Required work ->
Copy the data word for word, keeping every line.

Raw data ->
+++++

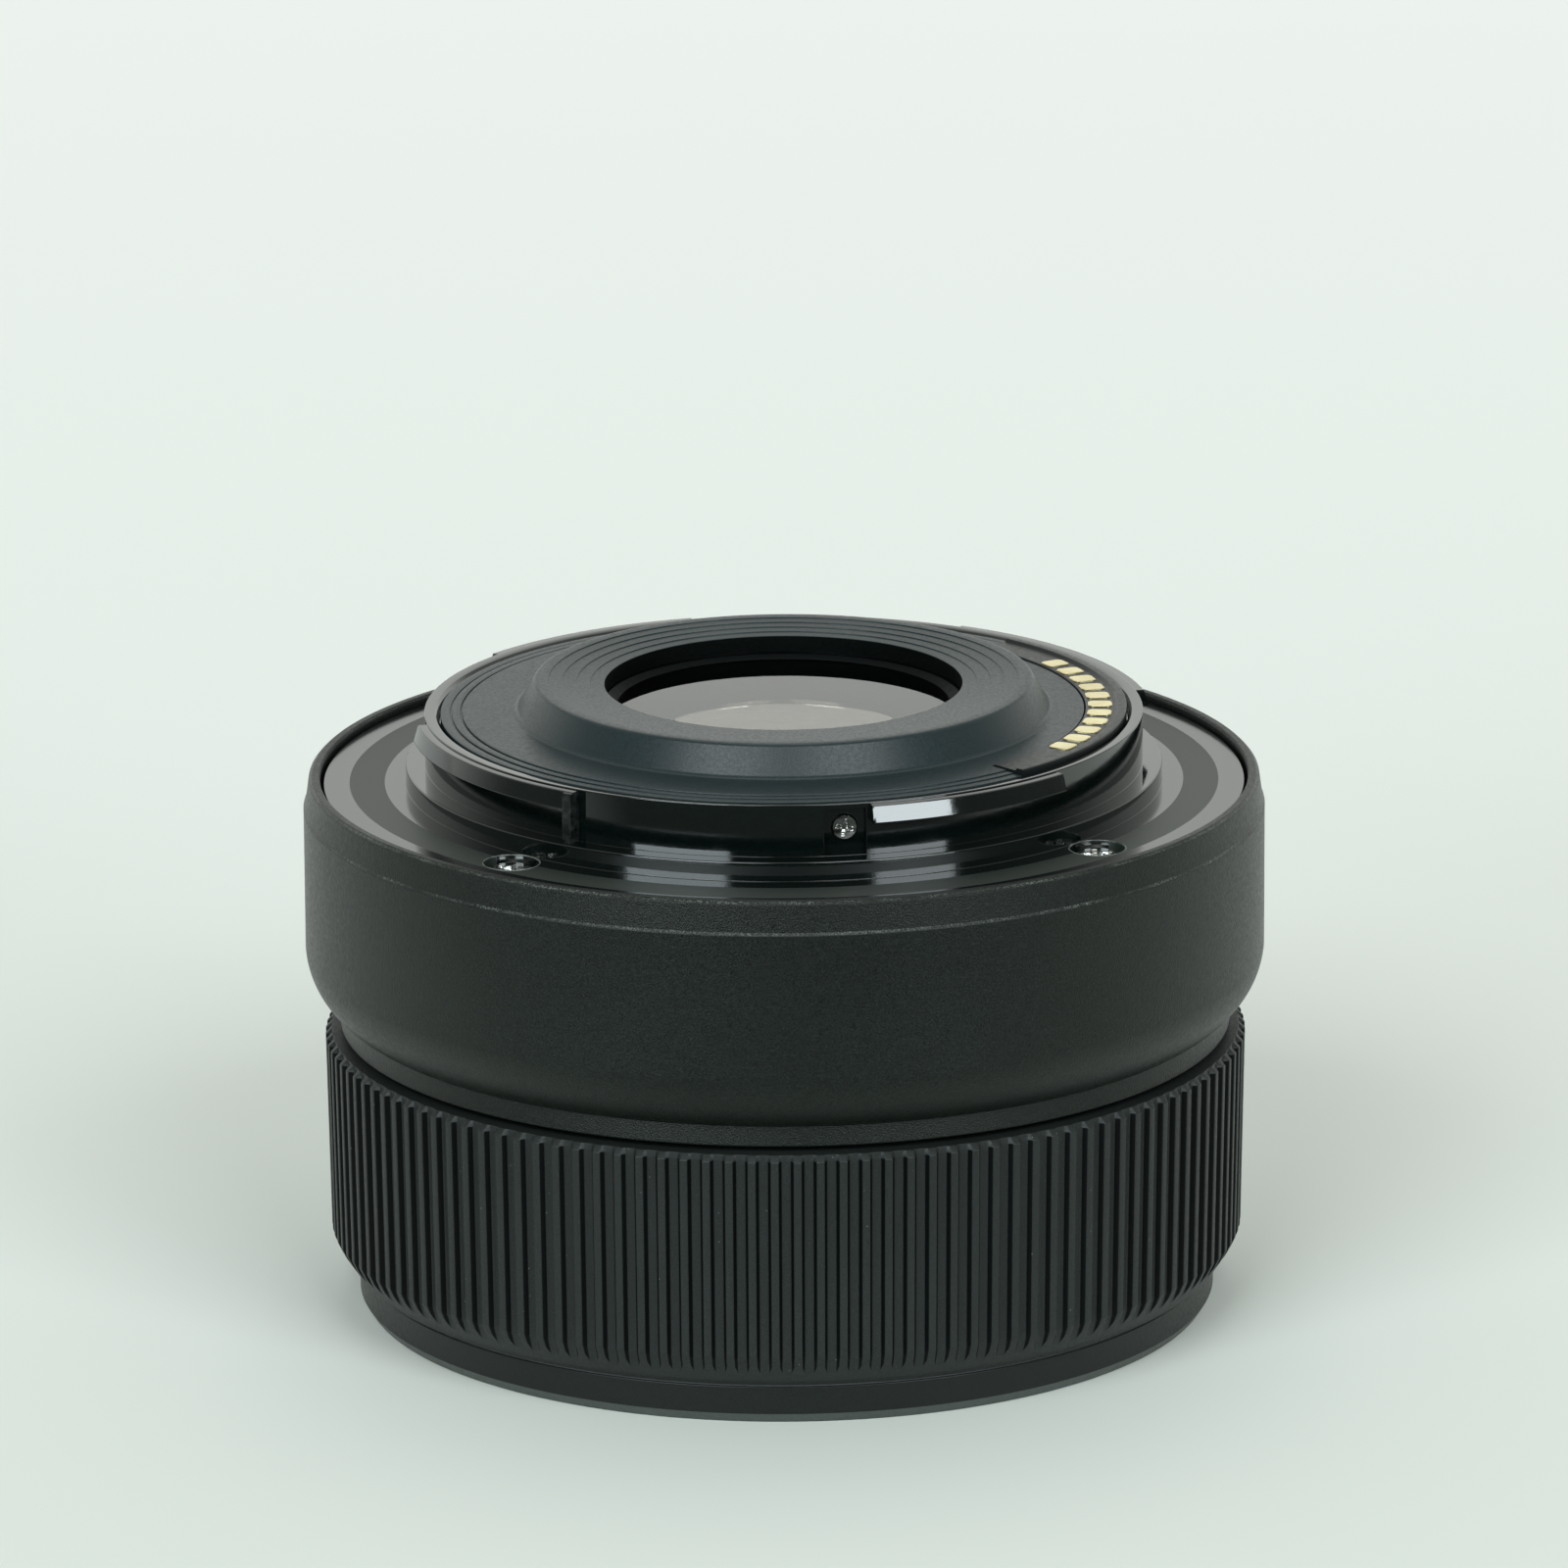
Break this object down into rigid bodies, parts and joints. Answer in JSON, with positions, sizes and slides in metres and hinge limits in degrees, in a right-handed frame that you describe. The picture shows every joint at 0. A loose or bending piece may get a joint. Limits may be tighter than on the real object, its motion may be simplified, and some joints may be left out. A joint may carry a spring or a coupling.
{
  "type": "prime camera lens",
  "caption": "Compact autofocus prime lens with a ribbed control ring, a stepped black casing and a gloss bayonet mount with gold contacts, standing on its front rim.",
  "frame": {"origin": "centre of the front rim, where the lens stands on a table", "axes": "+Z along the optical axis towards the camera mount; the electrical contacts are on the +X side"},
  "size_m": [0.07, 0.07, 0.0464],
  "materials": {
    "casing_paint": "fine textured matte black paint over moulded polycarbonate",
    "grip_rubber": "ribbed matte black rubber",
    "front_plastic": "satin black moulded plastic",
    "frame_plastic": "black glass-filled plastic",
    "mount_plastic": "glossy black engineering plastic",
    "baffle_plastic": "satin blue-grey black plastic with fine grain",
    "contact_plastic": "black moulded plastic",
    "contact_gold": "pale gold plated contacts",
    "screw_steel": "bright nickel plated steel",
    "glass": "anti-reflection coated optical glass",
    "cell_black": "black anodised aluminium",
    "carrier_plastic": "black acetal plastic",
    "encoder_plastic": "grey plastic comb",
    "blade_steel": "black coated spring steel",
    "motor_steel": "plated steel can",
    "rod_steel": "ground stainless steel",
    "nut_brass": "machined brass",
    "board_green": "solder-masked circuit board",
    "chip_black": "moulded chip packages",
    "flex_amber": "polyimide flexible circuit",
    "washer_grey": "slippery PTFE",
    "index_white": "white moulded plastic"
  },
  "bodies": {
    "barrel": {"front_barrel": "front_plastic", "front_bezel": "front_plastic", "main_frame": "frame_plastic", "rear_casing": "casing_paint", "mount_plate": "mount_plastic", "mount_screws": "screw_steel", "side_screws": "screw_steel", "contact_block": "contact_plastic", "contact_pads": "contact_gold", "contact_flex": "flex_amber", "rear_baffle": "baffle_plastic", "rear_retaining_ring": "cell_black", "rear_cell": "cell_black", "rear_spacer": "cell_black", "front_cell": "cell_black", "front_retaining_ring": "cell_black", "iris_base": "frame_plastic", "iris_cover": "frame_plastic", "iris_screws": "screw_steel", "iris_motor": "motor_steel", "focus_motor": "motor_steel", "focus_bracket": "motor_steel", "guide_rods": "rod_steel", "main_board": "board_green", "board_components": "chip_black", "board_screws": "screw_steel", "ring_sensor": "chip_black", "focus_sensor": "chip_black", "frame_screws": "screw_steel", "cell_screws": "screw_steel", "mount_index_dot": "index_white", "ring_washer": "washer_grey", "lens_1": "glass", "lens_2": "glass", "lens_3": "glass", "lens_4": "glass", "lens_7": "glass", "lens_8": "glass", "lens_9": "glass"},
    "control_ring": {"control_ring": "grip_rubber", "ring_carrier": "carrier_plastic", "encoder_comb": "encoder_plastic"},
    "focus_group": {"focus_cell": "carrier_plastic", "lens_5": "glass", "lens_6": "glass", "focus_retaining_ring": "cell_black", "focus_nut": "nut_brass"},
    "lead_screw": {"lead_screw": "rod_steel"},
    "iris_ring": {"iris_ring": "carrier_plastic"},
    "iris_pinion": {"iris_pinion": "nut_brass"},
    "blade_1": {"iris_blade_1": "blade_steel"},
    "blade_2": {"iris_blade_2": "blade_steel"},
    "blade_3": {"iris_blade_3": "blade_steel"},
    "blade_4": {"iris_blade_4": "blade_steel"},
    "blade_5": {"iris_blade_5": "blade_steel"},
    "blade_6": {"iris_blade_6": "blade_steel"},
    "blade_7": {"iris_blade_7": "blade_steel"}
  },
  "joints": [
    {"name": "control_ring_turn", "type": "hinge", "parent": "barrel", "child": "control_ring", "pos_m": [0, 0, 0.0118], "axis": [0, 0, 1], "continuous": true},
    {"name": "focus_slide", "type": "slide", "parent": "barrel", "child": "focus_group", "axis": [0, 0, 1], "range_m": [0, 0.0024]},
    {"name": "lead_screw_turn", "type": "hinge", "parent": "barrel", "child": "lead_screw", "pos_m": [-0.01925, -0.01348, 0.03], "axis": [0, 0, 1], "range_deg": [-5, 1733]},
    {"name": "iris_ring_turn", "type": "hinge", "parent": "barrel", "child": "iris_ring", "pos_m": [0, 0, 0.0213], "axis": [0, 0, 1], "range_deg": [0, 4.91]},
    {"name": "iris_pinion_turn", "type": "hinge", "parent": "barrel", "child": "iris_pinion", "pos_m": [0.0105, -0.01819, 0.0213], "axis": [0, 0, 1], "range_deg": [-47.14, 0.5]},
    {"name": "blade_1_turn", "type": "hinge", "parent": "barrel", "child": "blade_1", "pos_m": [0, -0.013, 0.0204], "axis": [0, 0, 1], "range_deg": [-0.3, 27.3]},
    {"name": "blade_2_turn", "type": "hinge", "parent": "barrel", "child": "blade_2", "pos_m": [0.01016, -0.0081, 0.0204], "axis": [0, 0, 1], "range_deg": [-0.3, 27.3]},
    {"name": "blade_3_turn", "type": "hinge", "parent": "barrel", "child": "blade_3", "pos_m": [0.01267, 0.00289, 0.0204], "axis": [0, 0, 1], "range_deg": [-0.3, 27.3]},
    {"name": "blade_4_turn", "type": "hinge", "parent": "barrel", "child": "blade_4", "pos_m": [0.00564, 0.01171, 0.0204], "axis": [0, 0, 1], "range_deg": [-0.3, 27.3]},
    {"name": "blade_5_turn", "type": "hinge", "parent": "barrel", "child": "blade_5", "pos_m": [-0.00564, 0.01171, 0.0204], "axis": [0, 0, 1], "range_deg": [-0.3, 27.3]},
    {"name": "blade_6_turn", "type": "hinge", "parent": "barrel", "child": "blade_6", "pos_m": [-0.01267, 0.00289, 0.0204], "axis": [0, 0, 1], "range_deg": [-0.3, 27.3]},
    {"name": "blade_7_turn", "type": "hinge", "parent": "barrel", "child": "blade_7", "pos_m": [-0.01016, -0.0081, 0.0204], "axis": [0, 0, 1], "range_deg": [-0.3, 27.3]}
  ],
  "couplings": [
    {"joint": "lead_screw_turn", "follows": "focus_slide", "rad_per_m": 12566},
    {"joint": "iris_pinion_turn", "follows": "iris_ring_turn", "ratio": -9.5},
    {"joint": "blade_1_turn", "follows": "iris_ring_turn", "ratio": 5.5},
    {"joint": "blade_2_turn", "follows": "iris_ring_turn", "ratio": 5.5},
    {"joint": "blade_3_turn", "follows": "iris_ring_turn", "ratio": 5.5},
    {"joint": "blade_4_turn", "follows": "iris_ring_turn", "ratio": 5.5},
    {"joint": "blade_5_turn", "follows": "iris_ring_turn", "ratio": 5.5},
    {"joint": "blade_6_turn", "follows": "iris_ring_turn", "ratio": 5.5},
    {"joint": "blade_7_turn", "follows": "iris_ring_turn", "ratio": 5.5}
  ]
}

+++++

Solution below ->
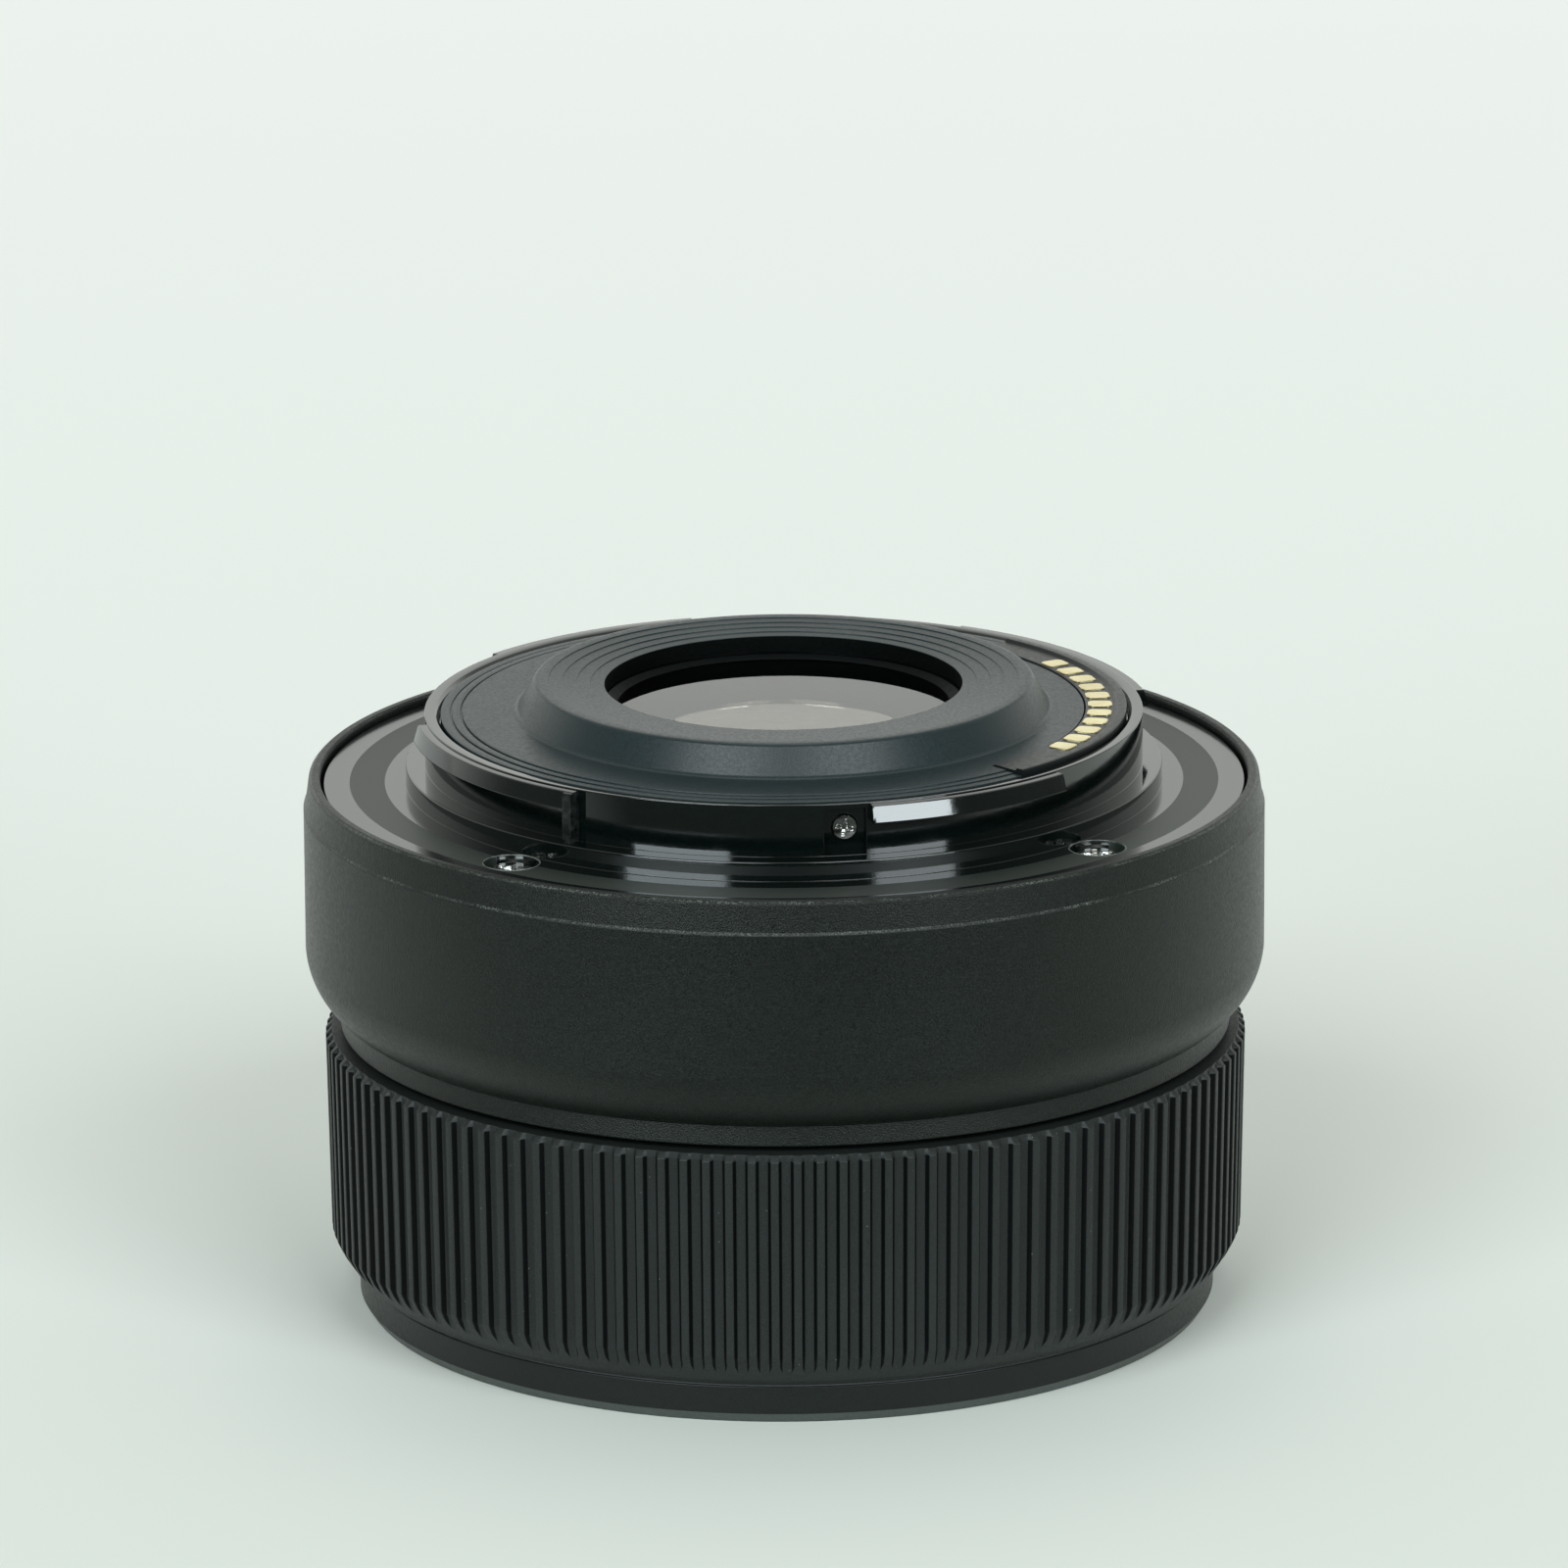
Break this object down into rigid bodies, parts and joints. Answer in JSON, with positions, sizes and slides in metres and hinge limits in degrees, in a right-handed frame that you describe. The picture shows every joint at 0. A loose or bending piece may get a joint. Limits may be tighter than on the real object, its motion may be simplified, and some joints may be left out. A joint may carry a spring or a coupling.
{
  "type": "prime camera lens",
  "caption": "Compact autofocus prime lens with a ribbed control ring, a stepped black casing and a gloss bayonet mount with gold contacts, standing on its front rim.",
  "frame": {"origin": "centre of the front rim, where the lens stands on a table", "axes": "+Z along the optical axis towards the camera mount; the electrical contacts are on the +X side"},
  "size_m": [0.07, 0.07, 0.0464],
  "materials": {
    "casing_paint": "fine textured matte black paint over moulded polycarbonate",
    "grip_rubber": "ribbed matte black rubber",
    "front_plastic": "satin black moulded plastic",
    "frame_plastic": "black glass-filled plastic",
    "mount_plastic": "glossy black engineering plastic",
    "baffle_plastic": "satin blue-grey black plastic with fine grain",
    "contact_plastic": "black moulded plastic",
    "contact_gold": "pale gold plated contacts",
    "screw_steel": "bright nickel plated steel",
    "glass": "anti-reflection coated optical glass",
    "cell_black": "black anodised aluminium",
    "carrier_plastic": "black acetal plastic",
    "encoder_plastic": "grey plastic comb",
    "blade_steel": "black coated spring steel",
    "motor_steel": "plated steel can",
    "rod_steel": "ground stainless steel",
    "nut_brass": "machined brass",
    "board_green": "solder-masked circuit board",
    "chip_black": "moulded chip packages",
    "flex_amber": "polyimide flexible circuit",
    "washer_grey": "slippery PTFE",
    "index_white": "white moulded plastic"
  },
  "bodies": {
    "barrel": {"front_barrel": "front_plastic", "front_bezel": "front_plastic", "main_frame": "frame_plastic", "rear_casing": "casing_paint", "mount_plate": "mount_plastic", "mount_screws": "screw_steel", "side_screws": "screw_steel", "contact_block": "contact_plastic", "contact_pads": "contact_gold", "contact_flex": "flex_amber", "rear_baffle": "baffle_plastic", "rear_retaining_ring": "cell_black", "rear_cell": "cell_black", "rear_spacer": "cell_black", "front_cell": "cell_black", "front_retaining_ring": "cell_black", "iris_base": "frame_plastic", "iris_cover": "frame_plastic", "iris_screws": "screw_steel", "iris_motor": "motor_steel", "focus_motor": "motor_steel", "focus_bracket": "motor_steel", "guide_rods": "rod_steel", "main_board": "board_green", "board_components": "chip_black", "board_screws": "screw_steel", "ring_sensor": "chip_black", "focus_sensor": "chip_black", "frame_screws": "screw_steel", "cell_screws": "screw_steel", "mount_index_dot": "index_white", "ring_washer": "washer_grey", "lens_1": "glass", "lens_2": "glass", "lens_3": "glass", "lens_4": "glass", "lens_7": "glass", "lens_8": "glass", "lens_9": "glass"},
    "control_ring": {"control_ring": "grip_rubber", "ring_carrier": "carrier_plastic", "encoder_comb": "encoder_plastic"},
    "focus_group": {"focus_cell": "carrier_plastic", "lens_5": "glass", "lens_6": "glass", "focus_retaining_ring": "cell_black", "focus_nut": "nut_brass"},
    "lead_screw": {"lead_screw": "rod_steel"},
    "iris_ring": {"iris_ring": "carrier_plastic"},
    "iris_pinion": {"iris_pinion": "nut_brass"},
    "blade_1": {"iris_blade_1": "blade_steel"},
    "blade_2": {"iris_blade_2": "blade_steel"},
    "blade_3": {"iris_blade_3": "blade_steel"},
    "blade_4": {"iris_blade_4": "blade_steel"},
    "blade_5": {"iris_blade_5": "blade_steel"},
    "blade_6": {"iris_blade_6": "blade_steel"},
    "blade_7": {"iris_blade_7": "blade_steel"}
  },
  "joints": [
    {"name": "control_ring_turn", "type": "hinge", "parent": "barrel", "child": "control_ring", "pos_m": [0, 0, 0.0118], "axis": [0, 0, 1], "continuous": true},
    {"name": "focus_slide", "type": "slide", "parent": "barrel", "child": "focus_group", "axis": [0, 0, 1], "range_m": [0, 0.0024]},
    {"name": "lead_screw_turn", "type": "hinge", "parent": "barrel", "child": "lead_screw", "pos_m": [-0.01925, -0.01348, 0.03], "axis": [0, 0, 1], "range_deg": [-5, 1733]},
    {"name": "iris_ring_turn", "type": "hinge", "parent": "barrel", "child": "iris_ring", "pos_m": [0, 0, 0.0213], "axis": [0, 0, 1], "range_deg": [0, 4.91]},
    {"name": "iris_pinion_turn", "type": "hinge", "parent": "barrel", "child": "iris_pinion", "pos_m": [0.0105, -0.01819, 0.0213], "axis": [0, 0, 1], "range_deg": [-47.14, 0.5]},
    {"name": "blade_1_turn", "type": "hinge", "parent": "barrel", "child": "blade_1", "pos_m": [0, -0.013, 0.0204], "axis": [0, 0, 1], "range_deg": [-0.3, 27.3]},
    {"name": "blade_2_turn", "type": "hinge", "parent": "barrel", "child": "blade_2", "pos_m": [0.01016, -0.0081, 0.0204], "axis": [0, 0, 1], "range_deg": [-0.3, 27.3]},
    {"name": "blade_3_turn", "type": "hinge", "parent": "barrel", "child": "blade_3", "pos_m": [0.01267, 0.00289, 0.0204], "axis": [0, 0, 1], "range_deg": [-0.3, 27.3]},
    {"name": "blade_4_turn", "type": "hinge", "parent": "barrel", "child": "blade_4", "pos_m": [0.00564, 0.01171, 0.0204], "axis": [0, 0, 1], "range_deg": [-0.3, 27.3]},
    {"name": "blade_5_turn", "type": "hinge", "parent": "barrel", "child": "blade_5", "pos_m": [-0.00564, 0.01171, 0.0204], "axis": [0, 0, 1], "range_deg": [-0.3, 27.3]},
    {"name": "blade_6_turn", "type": "hinge", "parent": "barrel", "child": "blade_6", "pos_m": [-0.01267, 0.00289, 0.0204], "axis": [0, 0, 1], "range_deg": [-0.3, 27.3]},
    {"name": "blade_7_turn", "type": "hinge", "parent": "barrel", "child": "blade_7", "pos_m": [-0.01016, -0.0081, 0.0204], "axis": [0, 0, 1], "range_deg": [-0.3, 27.3]}
  ],
  "couplings": [
    {"joint": "lead_screw_turn", "follows": "focus_slide", "rad_per_m": 12566},
    {"joint": "iris_pinion_turn", "follows": "iris_ring_turn", "ratio": -9.5},
    {"joint": "blade_1_turn", "follows": "iris_ring_turn", "ratio": 5.5},
    {"joint": "blade_2_turn", "follows": "iris_ring_turn", "ratio": 5.5},
    {"joint": "blade_3_turn", "follows": "iris_ring_turn", "ratio": 5.5},
    {"joint": "blade_4_turn", "follows": "iris_ring_turn", "ratio": 5.5},
    {"joint": "blade_5_turn", "follows": "iris_ring_turn", "ratio": 5.5},
    {"joint": "blade_6_turn", "follows": "iris_ring_turn", "ratio": 5.5},
    {"joint": "blade_7_turn", "follows": "iris_ring_turn", "ratio": 5.5}
  ]
}